SHORT PROBLEM: Up to and including the line with "import * as THREE from 'three';", reproduce the listing below exactly, beginning at its first line.

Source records
• • • • • • •

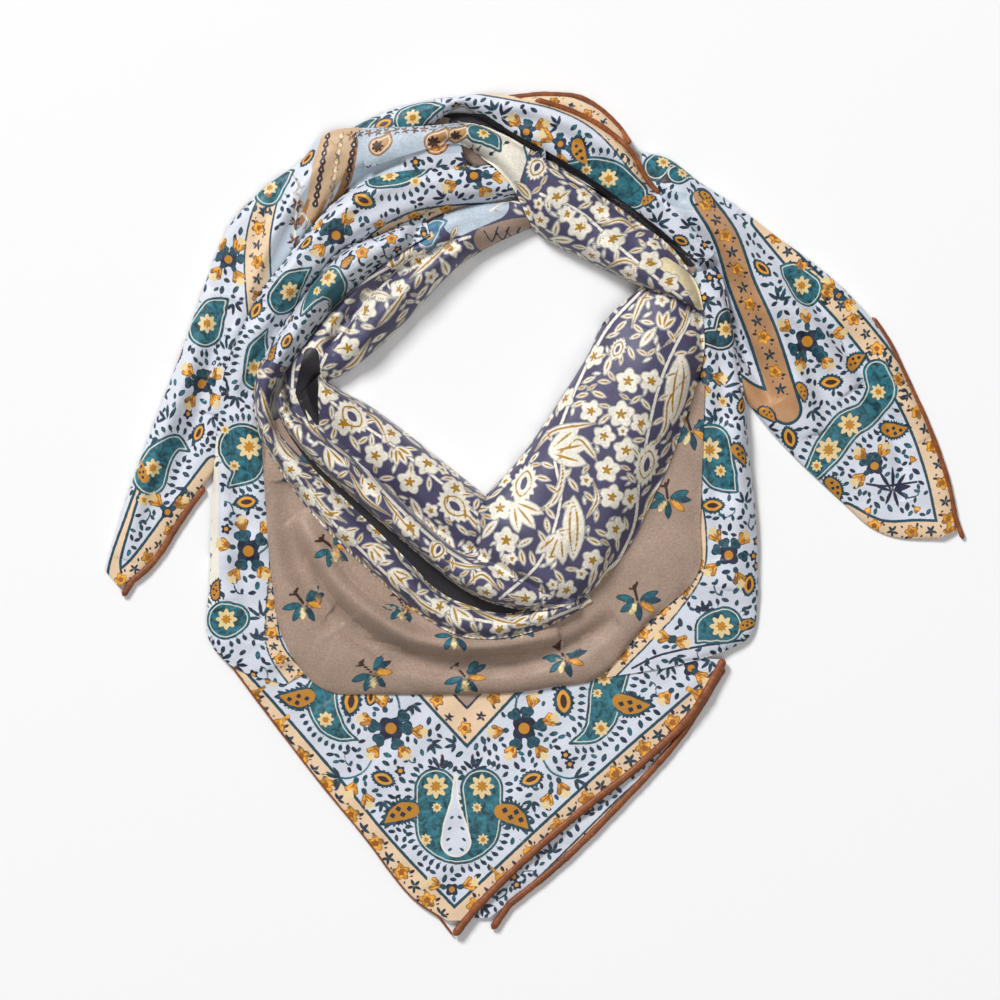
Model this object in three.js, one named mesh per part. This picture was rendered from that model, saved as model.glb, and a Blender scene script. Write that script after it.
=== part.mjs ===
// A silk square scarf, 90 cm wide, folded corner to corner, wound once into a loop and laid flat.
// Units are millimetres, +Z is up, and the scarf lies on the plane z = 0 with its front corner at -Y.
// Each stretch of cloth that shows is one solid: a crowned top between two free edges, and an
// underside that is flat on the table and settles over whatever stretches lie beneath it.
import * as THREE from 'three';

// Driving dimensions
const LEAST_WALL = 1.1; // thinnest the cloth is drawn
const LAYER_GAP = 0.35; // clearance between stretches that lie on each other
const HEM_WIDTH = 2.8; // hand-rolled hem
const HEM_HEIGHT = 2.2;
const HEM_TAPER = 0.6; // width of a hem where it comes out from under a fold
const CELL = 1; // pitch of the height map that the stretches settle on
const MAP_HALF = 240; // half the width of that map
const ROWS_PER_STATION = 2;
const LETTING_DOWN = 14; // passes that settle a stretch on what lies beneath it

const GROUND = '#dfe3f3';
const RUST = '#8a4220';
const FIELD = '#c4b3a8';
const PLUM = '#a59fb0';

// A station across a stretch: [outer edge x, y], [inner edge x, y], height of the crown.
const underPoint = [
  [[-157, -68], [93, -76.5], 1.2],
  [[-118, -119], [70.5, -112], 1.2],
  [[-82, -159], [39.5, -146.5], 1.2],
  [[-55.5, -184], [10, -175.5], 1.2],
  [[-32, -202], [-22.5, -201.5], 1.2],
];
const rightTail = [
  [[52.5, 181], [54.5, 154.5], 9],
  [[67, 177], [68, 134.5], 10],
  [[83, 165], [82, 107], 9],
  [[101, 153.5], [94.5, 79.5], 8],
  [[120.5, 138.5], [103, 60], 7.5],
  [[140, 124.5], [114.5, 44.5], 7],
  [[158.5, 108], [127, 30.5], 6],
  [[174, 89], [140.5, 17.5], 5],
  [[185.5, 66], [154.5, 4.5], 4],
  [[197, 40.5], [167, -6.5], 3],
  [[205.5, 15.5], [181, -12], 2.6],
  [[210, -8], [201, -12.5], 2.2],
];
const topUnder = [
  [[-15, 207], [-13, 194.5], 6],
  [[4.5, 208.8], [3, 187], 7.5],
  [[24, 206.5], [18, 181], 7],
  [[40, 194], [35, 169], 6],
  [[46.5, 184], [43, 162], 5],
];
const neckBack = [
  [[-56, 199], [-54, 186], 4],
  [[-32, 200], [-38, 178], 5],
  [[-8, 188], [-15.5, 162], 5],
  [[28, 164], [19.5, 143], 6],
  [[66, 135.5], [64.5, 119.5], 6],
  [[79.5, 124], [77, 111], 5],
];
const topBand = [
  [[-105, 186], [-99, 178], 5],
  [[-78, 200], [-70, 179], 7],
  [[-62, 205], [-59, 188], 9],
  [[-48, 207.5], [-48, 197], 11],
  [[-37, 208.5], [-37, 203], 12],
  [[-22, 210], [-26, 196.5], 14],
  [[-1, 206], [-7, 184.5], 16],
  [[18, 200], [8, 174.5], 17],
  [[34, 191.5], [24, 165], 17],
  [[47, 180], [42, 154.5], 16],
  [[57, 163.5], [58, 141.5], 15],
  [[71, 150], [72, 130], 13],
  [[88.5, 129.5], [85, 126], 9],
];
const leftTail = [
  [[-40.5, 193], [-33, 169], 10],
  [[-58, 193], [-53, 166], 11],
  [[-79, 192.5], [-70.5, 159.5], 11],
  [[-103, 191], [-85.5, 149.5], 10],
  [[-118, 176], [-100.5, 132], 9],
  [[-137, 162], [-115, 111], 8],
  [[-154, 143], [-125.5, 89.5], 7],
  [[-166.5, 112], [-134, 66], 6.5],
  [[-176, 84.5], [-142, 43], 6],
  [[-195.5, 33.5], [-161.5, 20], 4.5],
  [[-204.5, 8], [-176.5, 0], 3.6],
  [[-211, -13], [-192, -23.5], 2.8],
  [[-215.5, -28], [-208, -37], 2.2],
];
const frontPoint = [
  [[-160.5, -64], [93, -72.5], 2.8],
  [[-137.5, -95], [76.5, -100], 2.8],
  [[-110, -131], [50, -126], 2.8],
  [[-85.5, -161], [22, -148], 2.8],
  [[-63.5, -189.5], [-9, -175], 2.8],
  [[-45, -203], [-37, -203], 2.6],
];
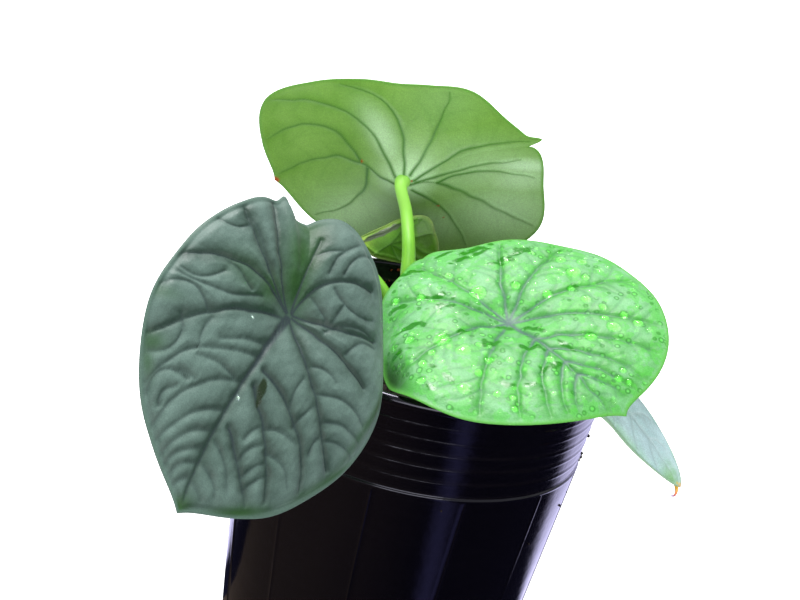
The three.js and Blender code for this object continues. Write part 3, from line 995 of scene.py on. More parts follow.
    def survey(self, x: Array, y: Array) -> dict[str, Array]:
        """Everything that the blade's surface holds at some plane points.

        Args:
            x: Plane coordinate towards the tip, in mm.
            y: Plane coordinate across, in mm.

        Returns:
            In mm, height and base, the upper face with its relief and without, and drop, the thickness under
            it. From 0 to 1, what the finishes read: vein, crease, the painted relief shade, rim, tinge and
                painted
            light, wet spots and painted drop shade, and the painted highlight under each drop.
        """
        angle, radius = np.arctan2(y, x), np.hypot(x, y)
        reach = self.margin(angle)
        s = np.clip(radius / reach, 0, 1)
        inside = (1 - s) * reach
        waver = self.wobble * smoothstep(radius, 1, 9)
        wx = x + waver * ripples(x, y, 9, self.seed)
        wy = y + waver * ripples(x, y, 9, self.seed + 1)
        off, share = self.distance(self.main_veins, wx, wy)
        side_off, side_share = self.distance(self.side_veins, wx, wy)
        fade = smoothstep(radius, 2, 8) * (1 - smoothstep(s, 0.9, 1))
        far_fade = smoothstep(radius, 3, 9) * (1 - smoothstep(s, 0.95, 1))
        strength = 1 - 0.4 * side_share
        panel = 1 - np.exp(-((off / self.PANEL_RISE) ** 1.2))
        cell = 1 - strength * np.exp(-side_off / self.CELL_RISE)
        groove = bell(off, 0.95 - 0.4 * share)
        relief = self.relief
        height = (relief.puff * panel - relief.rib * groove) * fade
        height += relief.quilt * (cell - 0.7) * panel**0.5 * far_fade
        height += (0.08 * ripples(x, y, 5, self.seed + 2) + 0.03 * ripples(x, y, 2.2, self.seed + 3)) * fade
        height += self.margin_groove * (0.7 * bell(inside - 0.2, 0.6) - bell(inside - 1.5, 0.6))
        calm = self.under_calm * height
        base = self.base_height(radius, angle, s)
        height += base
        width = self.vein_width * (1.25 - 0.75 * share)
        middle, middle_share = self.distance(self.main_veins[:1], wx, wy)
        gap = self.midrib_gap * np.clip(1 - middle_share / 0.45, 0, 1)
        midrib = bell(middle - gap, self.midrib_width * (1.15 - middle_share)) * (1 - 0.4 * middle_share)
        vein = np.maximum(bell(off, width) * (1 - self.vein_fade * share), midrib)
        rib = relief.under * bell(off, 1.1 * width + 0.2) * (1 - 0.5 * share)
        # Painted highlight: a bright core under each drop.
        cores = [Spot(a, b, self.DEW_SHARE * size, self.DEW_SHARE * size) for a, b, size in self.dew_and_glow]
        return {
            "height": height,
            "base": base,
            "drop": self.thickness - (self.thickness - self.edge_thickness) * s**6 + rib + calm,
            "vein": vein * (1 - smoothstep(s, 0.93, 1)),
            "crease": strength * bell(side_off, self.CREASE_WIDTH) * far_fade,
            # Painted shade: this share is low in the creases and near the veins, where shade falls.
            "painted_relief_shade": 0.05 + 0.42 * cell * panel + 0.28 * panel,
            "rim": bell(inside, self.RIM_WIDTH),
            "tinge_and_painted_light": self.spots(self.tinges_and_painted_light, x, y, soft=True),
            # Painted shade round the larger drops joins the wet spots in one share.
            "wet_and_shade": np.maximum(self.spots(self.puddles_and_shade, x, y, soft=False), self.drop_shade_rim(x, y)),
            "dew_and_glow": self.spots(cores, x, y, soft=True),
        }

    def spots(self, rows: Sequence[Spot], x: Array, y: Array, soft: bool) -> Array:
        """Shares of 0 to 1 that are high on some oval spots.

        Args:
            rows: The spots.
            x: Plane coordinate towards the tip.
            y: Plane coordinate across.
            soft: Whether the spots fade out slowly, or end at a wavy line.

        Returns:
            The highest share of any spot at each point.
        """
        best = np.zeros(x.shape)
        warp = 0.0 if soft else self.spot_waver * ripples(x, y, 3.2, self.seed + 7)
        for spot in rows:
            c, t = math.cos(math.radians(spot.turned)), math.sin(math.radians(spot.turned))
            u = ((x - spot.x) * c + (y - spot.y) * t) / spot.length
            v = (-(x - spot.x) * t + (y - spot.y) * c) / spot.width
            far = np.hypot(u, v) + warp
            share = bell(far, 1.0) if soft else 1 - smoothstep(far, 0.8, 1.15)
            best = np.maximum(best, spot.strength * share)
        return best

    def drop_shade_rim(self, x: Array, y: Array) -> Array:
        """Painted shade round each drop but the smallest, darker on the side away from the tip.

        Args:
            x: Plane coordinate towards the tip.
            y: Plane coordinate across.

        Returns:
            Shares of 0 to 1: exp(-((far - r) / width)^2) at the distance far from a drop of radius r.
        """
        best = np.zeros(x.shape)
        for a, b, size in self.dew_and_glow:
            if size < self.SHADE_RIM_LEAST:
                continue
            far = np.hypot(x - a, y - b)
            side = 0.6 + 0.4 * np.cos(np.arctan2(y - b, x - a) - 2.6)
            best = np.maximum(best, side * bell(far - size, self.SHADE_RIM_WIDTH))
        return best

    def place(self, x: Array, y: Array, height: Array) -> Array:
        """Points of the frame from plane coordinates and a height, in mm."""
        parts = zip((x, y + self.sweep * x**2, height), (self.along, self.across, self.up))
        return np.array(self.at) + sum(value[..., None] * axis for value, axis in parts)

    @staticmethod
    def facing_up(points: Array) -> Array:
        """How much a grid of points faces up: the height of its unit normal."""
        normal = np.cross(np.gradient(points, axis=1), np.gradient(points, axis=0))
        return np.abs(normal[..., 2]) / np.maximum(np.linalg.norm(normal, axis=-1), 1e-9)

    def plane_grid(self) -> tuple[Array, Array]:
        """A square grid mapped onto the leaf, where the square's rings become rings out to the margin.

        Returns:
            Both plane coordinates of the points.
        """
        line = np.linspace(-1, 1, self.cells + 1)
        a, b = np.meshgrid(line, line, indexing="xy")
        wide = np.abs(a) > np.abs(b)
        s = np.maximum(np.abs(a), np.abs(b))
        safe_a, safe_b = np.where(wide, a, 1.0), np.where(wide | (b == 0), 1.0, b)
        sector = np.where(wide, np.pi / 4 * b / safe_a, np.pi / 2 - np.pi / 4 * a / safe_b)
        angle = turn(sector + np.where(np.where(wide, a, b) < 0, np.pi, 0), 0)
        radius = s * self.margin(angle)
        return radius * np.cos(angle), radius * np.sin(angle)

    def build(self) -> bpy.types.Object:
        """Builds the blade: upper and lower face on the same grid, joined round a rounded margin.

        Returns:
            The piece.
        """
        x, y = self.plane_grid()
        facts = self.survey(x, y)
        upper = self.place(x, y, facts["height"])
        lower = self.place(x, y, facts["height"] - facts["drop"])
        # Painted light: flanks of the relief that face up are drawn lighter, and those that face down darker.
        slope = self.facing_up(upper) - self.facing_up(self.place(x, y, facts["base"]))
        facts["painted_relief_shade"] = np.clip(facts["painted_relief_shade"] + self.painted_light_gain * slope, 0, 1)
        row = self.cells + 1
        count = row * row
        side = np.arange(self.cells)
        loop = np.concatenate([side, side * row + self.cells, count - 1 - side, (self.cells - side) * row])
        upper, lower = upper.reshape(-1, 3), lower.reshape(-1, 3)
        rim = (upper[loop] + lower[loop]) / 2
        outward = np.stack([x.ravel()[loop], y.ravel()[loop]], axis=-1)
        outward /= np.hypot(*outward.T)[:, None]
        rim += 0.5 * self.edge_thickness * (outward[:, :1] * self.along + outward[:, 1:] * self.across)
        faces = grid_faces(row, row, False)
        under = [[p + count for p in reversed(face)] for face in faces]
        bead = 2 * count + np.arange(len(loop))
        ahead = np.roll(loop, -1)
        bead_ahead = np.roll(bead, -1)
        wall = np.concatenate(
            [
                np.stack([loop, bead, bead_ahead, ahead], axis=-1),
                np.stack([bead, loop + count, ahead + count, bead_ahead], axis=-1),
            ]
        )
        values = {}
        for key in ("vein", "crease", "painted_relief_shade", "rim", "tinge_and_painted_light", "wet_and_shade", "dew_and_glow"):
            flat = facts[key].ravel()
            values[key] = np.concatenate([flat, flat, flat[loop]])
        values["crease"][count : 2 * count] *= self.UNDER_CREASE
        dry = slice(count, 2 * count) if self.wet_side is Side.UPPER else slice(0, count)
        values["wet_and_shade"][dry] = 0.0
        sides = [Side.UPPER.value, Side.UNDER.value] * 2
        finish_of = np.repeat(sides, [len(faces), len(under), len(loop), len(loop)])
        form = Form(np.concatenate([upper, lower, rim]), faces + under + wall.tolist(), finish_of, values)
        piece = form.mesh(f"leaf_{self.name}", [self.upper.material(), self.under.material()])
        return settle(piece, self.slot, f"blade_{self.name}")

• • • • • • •

CORRECT RESPONSE:
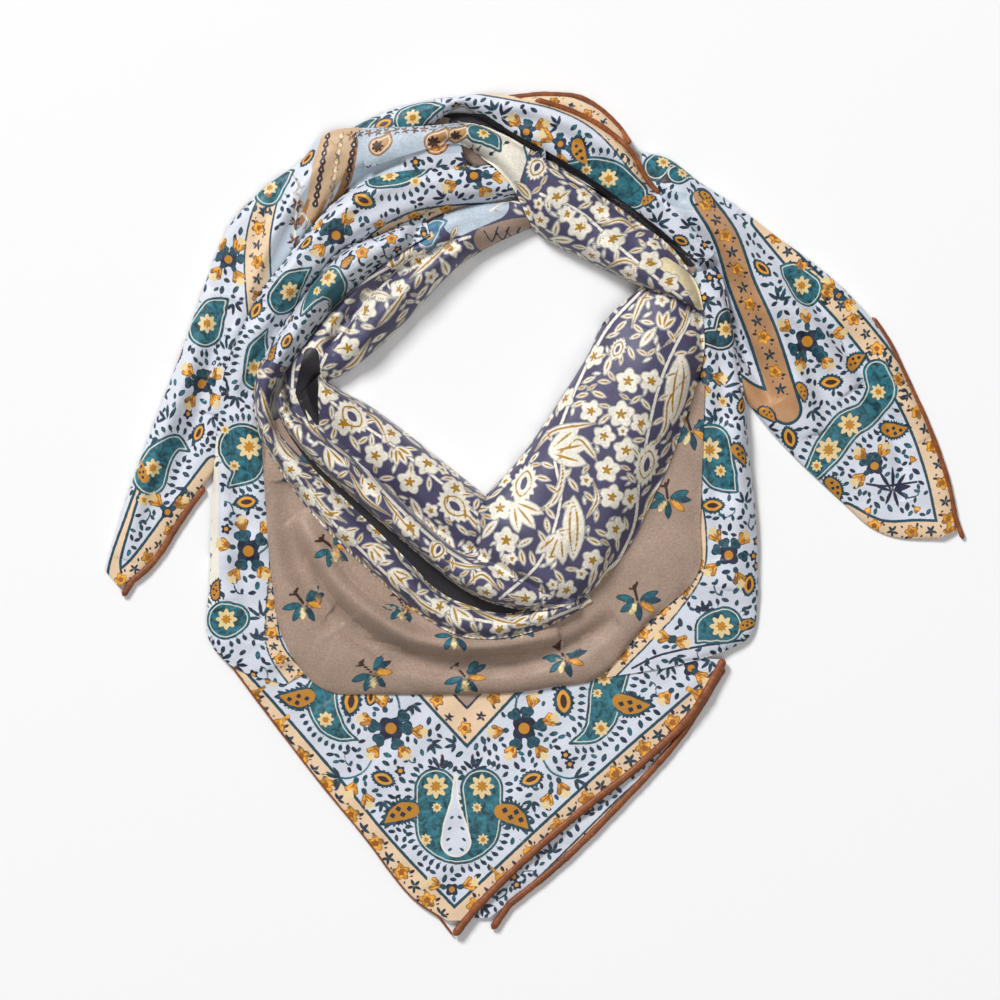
Model this object in three.js, one named mesh per part. This picture was rendered from that model, saved as model.glb, and a Blender scene script. Write that script after it.
=== part.mjs ===
// A silk square scarf, 90 cm wide, folded corner to corner, wound once into a loop and laid flat.
// Units are millimetres, +Z is up, and the scarf lies on the plane z = 0 with its front corner at -Y.
// Each stretch of cloth that shows is one solid: a crowned top between two free edges, and an
// underside that is flat on the table and settles over whatever stretches lie beneath it.
import * as THREE from 'three';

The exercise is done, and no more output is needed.